Zur Darlegung der grundsätzlichen Bedeutung einer Rechtssache fordert §115 Abs. 2 Nr. 1, Abs. 3 Satz 3 der Finanzgerichtsordnung (FGO), daß der Beschwerdeführer in der Beschwerdebegründung eine bestimmte -- abstrakte -- klärungsbedürftige und in dem angestrebten Revisionsverfahren auch klärbare Rechtsfrage herausstellt und deren Bedeutung für die Allgemeinheit substantiiert dartut (vgl. BFH-Beschlüsse vom 31. Oktober 1996 VIII B 11/96, BFH/NV 1997, 459, und vom 22. November 1995 VIII B 13/95, BFH/NV 1996, 348). Dazu muß erläutert werden, welche über den Streitfall hinausgehende Bedeutung eine Entscheidung über die nicht nur an den Besonderheiten des Streitfalls orientierte Rechtsfrage hat.
Der Senat kann offenlassen, ob diese Erläuterung hinsichtlich der zu §171 Abs. 10 AO 1977 aufgeworfenen Rechtsfrage wegen Offenkundigkeit der grundsätzlichen Bedeutung entbehrlich ist (vgl. BFH-Beschluß vom 9. Mai 1988 IV B 35/87, BFHE 153, 378, BStBl II 1988, 725). Hinsichtlich der weiteren Frage, ob ein Einkommensteuerbescheid aufgrund eines geänderten Feststellungsbescheids auch dann erneut als geänderter Bescheid zu erlassen ist, wenn materiell-rechtlich keine Änderung beim geänderten Feststellungsbescheid gegenüber dem vorherigen unwirksamen Feststellungsbescheid eingetreten ist, ist die grundsätzliche Bedeutung nicht offenkundig. Insoweit fehlt es an ihrer Darlegung. Der Kläger hat nicht konkret angegeben, in welchem Umfang, von welcher Seite und aus welchen Gründen die Beantwortung der Rechtsfrage umstritten ist (BFH-Beschlüsse vom 13. März 1996 V B 109/95, BFH/NV 1996, 706, und vom 19. November 1996 VIII B 60/96, BFH/NV 1997, 365, m. w. N.).
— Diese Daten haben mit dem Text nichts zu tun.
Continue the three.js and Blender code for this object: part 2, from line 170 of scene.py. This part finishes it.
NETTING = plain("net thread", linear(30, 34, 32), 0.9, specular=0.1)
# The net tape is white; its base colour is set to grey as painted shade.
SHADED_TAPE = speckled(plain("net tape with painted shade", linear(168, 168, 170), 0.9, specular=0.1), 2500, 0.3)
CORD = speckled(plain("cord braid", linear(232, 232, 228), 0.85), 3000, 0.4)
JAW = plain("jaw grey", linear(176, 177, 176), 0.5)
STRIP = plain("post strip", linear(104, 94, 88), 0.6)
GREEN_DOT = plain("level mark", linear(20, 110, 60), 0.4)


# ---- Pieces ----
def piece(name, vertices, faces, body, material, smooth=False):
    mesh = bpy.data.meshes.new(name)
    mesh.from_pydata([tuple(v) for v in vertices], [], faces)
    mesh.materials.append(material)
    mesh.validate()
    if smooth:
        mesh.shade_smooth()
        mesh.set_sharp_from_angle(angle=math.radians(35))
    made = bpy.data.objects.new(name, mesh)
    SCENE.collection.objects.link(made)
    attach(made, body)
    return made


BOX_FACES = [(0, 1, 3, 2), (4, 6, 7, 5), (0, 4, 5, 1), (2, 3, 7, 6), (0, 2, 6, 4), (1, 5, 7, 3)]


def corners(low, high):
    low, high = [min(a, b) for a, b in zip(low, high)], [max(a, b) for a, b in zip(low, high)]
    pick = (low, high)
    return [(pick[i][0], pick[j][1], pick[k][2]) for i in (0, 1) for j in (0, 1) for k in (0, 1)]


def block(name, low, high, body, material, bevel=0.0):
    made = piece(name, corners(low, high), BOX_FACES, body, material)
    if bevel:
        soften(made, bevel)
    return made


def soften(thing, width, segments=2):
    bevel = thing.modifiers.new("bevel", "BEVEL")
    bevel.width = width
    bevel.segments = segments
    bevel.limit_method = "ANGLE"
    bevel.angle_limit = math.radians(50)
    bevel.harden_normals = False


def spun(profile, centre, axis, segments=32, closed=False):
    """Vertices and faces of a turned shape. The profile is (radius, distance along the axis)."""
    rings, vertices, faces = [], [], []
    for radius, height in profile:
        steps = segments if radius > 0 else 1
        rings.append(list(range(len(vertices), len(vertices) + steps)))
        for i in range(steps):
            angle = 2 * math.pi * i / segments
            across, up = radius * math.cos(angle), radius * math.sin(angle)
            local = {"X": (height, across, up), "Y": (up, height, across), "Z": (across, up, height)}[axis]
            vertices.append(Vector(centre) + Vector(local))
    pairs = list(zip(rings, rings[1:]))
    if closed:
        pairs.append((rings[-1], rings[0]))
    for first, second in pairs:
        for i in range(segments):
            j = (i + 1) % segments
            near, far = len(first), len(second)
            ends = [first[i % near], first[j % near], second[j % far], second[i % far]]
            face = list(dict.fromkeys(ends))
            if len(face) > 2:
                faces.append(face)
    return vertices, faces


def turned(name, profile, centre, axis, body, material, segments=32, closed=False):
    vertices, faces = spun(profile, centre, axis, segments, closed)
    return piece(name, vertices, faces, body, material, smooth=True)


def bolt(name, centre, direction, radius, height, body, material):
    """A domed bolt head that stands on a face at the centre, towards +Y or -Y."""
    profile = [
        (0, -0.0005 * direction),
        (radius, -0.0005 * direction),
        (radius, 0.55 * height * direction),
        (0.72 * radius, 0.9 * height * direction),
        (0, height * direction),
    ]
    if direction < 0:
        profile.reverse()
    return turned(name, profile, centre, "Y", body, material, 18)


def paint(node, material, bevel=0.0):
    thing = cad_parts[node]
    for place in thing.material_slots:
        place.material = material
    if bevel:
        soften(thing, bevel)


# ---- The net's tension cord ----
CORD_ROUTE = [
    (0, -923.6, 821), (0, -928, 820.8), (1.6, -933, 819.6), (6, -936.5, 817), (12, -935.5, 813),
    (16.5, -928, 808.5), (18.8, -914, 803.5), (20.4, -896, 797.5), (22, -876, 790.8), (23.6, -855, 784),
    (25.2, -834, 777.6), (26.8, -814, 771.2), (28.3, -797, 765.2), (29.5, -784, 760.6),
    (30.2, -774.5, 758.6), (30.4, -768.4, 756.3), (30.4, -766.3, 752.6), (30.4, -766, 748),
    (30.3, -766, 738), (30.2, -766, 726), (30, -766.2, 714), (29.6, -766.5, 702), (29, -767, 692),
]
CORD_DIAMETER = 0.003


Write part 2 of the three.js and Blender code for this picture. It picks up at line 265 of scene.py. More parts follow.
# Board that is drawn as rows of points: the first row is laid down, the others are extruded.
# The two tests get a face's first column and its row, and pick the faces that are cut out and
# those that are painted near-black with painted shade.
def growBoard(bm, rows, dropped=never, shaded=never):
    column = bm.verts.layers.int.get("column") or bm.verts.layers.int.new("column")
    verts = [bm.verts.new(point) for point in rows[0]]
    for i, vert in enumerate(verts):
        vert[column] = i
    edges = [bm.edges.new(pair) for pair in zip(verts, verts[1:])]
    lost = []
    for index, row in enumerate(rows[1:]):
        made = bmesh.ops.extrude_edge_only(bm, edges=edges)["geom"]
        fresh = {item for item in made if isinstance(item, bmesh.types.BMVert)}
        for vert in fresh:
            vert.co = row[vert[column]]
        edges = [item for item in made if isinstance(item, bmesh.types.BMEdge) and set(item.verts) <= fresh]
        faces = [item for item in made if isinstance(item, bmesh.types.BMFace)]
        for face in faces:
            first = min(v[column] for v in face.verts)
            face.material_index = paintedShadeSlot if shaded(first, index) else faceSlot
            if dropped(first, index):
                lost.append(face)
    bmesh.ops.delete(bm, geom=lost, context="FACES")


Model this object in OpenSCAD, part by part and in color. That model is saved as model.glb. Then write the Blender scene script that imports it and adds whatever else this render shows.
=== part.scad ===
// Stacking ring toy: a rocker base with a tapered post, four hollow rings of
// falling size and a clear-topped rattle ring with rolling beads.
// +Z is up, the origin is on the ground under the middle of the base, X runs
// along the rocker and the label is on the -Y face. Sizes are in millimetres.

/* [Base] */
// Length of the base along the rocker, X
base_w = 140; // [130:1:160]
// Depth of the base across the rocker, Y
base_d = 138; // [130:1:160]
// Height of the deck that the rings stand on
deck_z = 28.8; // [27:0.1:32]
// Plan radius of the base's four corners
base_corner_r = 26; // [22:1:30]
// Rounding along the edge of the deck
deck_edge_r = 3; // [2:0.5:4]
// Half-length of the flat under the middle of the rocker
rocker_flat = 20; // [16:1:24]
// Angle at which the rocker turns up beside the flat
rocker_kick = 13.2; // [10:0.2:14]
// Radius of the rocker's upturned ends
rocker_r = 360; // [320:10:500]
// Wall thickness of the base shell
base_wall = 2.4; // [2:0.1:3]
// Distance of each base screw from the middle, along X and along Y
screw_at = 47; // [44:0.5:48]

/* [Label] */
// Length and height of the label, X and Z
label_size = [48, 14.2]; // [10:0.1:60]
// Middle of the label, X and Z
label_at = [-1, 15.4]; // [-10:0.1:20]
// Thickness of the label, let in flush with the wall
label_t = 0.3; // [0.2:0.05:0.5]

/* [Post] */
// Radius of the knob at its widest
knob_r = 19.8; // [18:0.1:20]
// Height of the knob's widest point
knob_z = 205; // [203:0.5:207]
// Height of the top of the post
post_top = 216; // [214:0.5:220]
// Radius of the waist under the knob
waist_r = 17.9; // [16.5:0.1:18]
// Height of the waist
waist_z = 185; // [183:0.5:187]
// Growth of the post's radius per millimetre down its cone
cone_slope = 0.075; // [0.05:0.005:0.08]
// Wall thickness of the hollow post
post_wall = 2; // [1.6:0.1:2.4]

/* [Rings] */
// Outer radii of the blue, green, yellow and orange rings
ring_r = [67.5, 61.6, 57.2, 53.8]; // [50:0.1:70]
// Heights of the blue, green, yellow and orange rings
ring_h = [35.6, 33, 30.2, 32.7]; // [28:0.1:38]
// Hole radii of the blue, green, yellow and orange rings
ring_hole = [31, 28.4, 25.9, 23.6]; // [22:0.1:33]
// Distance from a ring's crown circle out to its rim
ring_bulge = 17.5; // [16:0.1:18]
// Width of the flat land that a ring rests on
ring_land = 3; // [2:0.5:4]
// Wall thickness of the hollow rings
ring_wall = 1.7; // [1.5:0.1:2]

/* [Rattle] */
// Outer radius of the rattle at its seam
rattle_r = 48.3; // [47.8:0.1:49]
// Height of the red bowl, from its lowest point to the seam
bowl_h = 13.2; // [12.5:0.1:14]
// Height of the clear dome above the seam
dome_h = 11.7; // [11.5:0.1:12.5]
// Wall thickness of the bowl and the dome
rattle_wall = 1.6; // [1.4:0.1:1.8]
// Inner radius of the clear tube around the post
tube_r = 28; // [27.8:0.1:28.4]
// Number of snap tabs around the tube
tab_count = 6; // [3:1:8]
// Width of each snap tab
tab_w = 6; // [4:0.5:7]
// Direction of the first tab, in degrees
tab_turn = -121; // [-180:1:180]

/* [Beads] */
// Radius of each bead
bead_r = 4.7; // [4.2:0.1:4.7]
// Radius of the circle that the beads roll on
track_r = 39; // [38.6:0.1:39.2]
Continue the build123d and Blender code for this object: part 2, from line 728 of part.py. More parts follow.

Die -- im übrigen unzutreffende -- Behauptung des Klägers, daß das BFH-Urteil in BFHE 142, 96, BStBl II 1985, 3 nicht einschlägig sei, genügt diesen Darlegungserfordernissen ebensowenig wie der Hinweis auf das eine andere Rechtsfrage betreffende Urteil des FG München vom 14. Dezember 1995 10 K 44/94 (Entscheidungen der Finanzgerichte 1996, 844), in welchem das FG die Revision wegen grundsätzlicher Bedeutung der Rechtssache zugelassen hat.
Von einer weiteren Begründung der Entscheidung sieht der Senat gemäß Art. 1 Nr. 6 des Gesetzes zur Entlastung des Bundesfinanzhofs ab.